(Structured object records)
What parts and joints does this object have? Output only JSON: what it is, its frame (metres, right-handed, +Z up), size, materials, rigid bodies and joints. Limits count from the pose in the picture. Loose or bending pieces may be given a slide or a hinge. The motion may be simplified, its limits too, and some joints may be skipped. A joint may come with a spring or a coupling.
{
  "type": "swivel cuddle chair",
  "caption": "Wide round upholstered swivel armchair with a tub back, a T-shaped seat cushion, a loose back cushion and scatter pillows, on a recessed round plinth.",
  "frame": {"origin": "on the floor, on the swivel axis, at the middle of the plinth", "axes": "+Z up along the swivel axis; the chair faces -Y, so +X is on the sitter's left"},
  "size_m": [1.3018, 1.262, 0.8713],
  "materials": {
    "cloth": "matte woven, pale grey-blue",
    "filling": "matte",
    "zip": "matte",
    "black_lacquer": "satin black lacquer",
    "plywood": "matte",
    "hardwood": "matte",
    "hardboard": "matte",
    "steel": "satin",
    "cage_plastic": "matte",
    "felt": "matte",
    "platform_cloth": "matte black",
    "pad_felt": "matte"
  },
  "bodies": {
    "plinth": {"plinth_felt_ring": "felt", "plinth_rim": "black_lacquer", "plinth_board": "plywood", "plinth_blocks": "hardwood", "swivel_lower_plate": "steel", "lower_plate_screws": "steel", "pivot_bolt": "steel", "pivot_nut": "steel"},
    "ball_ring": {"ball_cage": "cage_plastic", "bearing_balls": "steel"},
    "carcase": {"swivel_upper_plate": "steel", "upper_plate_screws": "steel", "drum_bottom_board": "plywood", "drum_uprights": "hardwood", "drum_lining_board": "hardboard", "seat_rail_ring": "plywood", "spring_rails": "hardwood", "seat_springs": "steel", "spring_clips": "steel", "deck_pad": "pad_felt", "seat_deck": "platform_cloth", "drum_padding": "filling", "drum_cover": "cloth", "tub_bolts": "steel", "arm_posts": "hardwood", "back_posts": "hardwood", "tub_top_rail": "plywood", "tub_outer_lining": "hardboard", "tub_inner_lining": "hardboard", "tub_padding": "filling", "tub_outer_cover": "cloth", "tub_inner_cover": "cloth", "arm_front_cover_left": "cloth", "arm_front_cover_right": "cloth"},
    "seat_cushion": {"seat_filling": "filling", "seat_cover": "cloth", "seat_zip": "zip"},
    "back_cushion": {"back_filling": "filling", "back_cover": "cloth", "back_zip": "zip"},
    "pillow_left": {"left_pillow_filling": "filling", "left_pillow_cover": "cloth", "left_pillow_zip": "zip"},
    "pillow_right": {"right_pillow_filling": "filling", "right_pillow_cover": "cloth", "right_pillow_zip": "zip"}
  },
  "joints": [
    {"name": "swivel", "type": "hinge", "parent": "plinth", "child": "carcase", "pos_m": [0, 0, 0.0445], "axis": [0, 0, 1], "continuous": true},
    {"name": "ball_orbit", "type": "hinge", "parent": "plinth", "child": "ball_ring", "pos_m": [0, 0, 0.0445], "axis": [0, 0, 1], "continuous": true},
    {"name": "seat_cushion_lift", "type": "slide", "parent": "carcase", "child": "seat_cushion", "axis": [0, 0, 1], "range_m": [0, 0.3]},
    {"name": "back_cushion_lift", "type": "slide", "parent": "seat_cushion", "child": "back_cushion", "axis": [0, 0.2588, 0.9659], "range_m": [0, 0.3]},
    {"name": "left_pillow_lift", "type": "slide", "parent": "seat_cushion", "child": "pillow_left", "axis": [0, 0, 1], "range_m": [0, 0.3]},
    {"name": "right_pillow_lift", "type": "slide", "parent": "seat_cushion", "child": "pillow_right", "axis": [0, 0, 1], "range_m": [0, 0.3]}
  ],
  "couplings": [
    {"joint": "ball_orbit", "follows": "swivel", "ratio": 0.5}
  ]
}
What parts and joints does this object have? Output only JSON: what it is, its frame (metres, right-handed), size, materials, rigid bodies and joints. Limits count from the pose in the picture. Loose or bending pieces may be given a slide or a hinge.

| WORK REQUIRED |
Copy each line above containing the string "What".

| WRITTEN RESPONSE |
What parts and joints does this object have? Output only JSON: what it is, its frame (metres, right-handed, +Z up), size, materials, rigid bodies and joints. Limits count from the pose in the picture. Loose or bending pieces may be given a slide or a hinge. The motion may be simplified, its limits too, and some joints may be skipped. A joint may come with a spring or a coupling.
What parts and joints does this object have? Output only JSON: what it is, its frame (metres, right-handed), size, materials, rigid bodies and joints. Limits count from the pose in the picture. Loose or bending pieces may be given a slide or a hinge.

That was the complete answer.